On the big screen, Kitt starred opposite Nat “King” Cole in the W. C. Handy biopic St. Louis Blues (1958). She netted her one and only Academy Award nomination the following year, for her role as the title character in Anna Lucasta. In the film, Kitt plays a sassy young woman who is forced to use her womanly wiles to survive. She stars opposite Sammy Davis Jr.
In the late 1960s, Kitt played one of her most famous parts—the villainous vixen “Catwoman.” She took over the role, on the TV series Batman, from Julie Newmar. Remarkably, Kitt only played Catwoman on a handful of episodes of the short-lived campy crime show, starring Adam West and Burt Ward, but she made the role her own with her lithe, cat-like frame and her distinctive voice. The series found a second life in reruns, and it remains on the air today.
Known for being blunt and short-tempered at times, Kitt found herself in a media firestorm in 1968. She attended a luncheon on the subject on juvenile delinquency and crime hosted by Lady Bird Johnson at the White House. At the event, Kitt shared her thoughts on the matter, telling the First Lady that “You send the best of this country off to be shot and maimed,” according to the Washington Post. “No wonder the kids rebel and take pot.” Her remarks against the Vietnam War offended Johnson, and made headlines. Her popularity took a significant hit after that, and she spent several years mostly performing abroad.
In 1978, Kitt enjoyed a career renaissance with her performance on Broadway in Timbuktu!. She earned a Tony Award nomination for her role in the play, and received an invitation to the White House by President Jimmy Carter. In 1984, Kitt returned to the music charts with “Where Is My Man.” She continued to win acclaim for her music, including scoring a Grammy Award nomination for 1994’s Back in Business.
From Wikipedia: Kitt was active in numerous social causes in the 1950s and 1960s. In 1966, she established the Kittsville Youth Foundation, a chartered and non-profit organization for underprivileged youth in the Watts area of Los Angeles. She was also involved with a group of youth in the area of Anacostia in Washington, D.C., who called themselves, “Rebels with a Cause.” Kitt supported the group’s efforts to clean up streets and establish recreation areas in an effort to keep them out of trouble by testifying with them before the House General Subcommittee on Education of the Committee on Education and Labor.
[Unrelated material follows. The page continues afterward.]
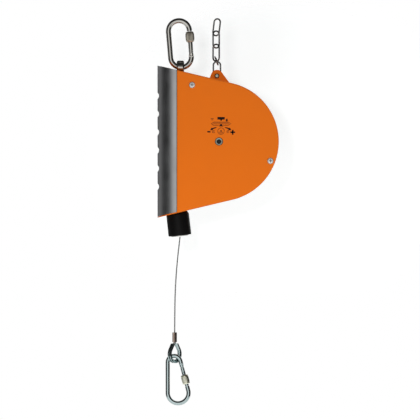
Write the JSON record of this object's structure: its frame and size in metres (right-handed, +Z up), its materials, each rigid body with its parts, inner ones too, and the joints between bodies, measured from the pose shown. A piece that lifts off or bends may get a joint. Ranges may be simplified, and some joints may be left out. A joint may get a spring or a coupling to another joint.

In her testimony, in May 1967, Kitt stated that the Rebels’ “achievements and accomplishments should certainly make the adult ‘do-gooders’ realize that these young men and women have performed in 1 short year – with limited finances – that which was not achieved by the same people who might object to turning over some of the duties of planning, rehabilitation, and prevention of juvenile delinquents and juvenile delinquency to those who understand it and are living it”. She added that “the Rebels could act as a model for all urban areas throughout the United States with similar problems”.“Rebels with a Cause” subsequently received the needed funding.
Kitt was also a member of the Women’s International League for Peace and Freedom, thus her criticism of the Vietnam War and its connection to poverty and racial unrest in 1968 can be seen as part of a larger commitment to peace activism.
Like many politically active public figures of her time, Kitt was under surveillance by the CIA, beginning in 1956. After the New York Times discovered the CIA file on Kitt in 1975, she granted the paper permission to print portions of the report, stating: “I have nothing to be afraid of and I have nothing to hide.”
Quotes about or By Eartha:
“She’s The Most Exciting Woman In The World” -Orsen Welles on Eartha Kitt
Two Emmys for her voice role as Yzma, in the animated series, The Emperor’s New Clothes (2006-08). In 2010, she won a third Emmy posthumously for The Wonder Pets, another children’s animated series that airs on Nick Jr.
Death: December 25, 2008 in Weston, Connecticut of colon cancer
I Salute this AMAZING HER-story making sista!